(From left) Rabbi Scott Aaron, CFJE executive director; Buddy Schreiber, recipient of the CFJE-Grinspoon Foundation Award for Excellence in Jewish Congregational Education; Claudine Guralnick, recipient of the Sue Pinsky Award for Excellence in Jewish Education; and Sue Pinsky. (Photo by Robert F. Kusel)
"What are we hearing from families about choosing Jewish early childhood education?" "What are common challenges and opportunities in congregational education?" "How do macro trends impact Jewish learning/life programming and choices?"
Some 150 educators, clergy, lay leaders, administrators and other stakeholders gathered May 10 to tackle these and other big questions, hear about innovation approaches from national experts, stimulate one another's thinking, and empower each other to effect change.
Convened by JUF's Community Foundation for Jewish Education, "Thinking Together: Communal Conversations about Jewish Congregational and Early Childhood Education in Chicago" focused on national ideas and local challenges in the field, which engages nearly 8,000 students enrolled in 40 schools in the metropolitan area.
The participants began their day of learning and idea exchange with an overview of key data points relating to enrollment trends, capacity utilization, teacher compensation and professional development, funding and costs, and other vital information.
"2015-2016 was the first year Chicago's Jewish early childhood programs participated in a community wide, systematic data collection. The results offer a first view of the landscape and serve as a baseline for future tracking," said CFJE Executive Director Rabbi Scott Aaron.
The data study was facilitated by CFJE and conducted by JData, a research program operated by Brandeis University with generous support from the Jim Joseph Foundation.
With information in hand, the conference participants broke into two interest groups, one focusing on early childhood education and another centering on congregational education. Both sessions offered case studies of innovative approaches and programs designed to address the challenges of engaging families and youth in Jewish education.
"The passion and energy in the room was unstoppable," said one participant of the interaction with other professionals. "Although we have a long way to go [in advancing the field," said another, yet another educator stressed how "empowering [it is] being in the room with passionate Jewish educators."
Guralnick, Schreiber receive Jewish education awards
Following informal conversations during lunch, CFJE presented its second annual Sue Pinsky Award for Excellence in Jewish Education to Claudine Guralnick, of Oak Park, an educator at West Suburban Temple Har Zion in River Forest.
Members of her congregational community described Guralnick as "understanding, perceptive, patient, and fun… Her support [for children and families] is unwavering, and her engagement with the children is constant and active."

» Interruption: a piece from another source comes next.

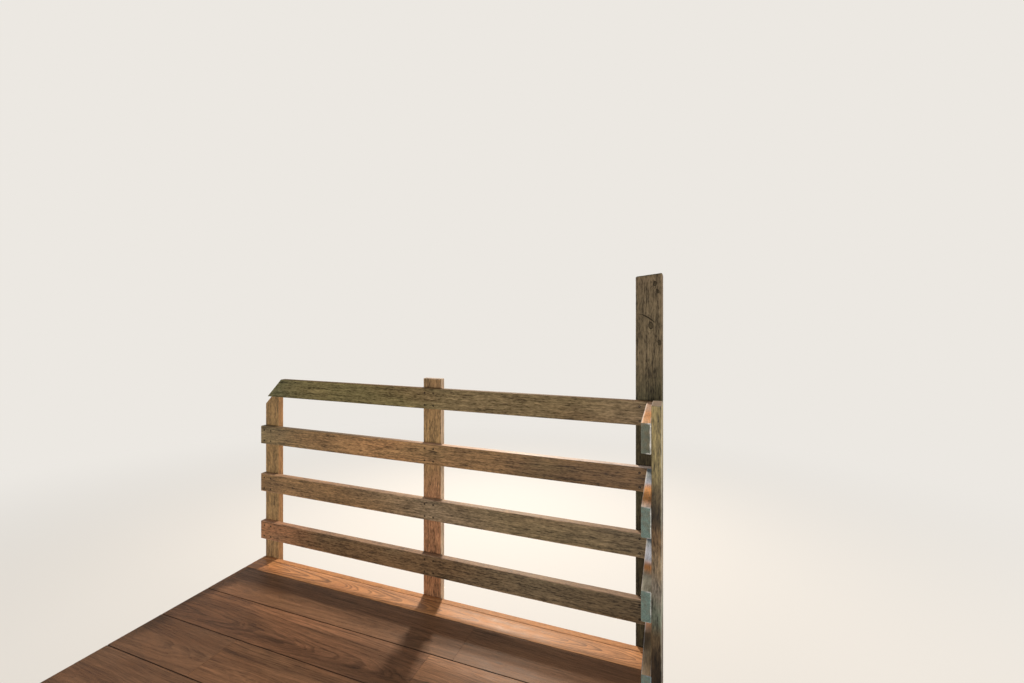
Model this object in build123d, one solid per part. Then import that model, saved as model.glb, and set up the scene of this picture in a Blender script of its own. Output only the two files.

The Pinsky Award honors Sue Pinsky, a Jewish educator who was instrumental in the founding of the North Suburban JCC. Her son, Mark Pinsky, and his wife, Lisa, generously established an endowment fund in Sue's honor to ensure the award in perpetuity through JUF's Agency Endowment Program.
CFJE also awarded its first annual CFJE-Grinspoon Foundation Award for Excellence in Jewish Congregational Education to Buddy Schreiber, who teaches at Am Shalom in Glencoe.
The award celebrates successful innovation in Jewish education and was awarded to Schreiber, in part for "the quiet way [he] impacts students…[and] his determined presence and desire to bring them a high level discussion about higher level ideas."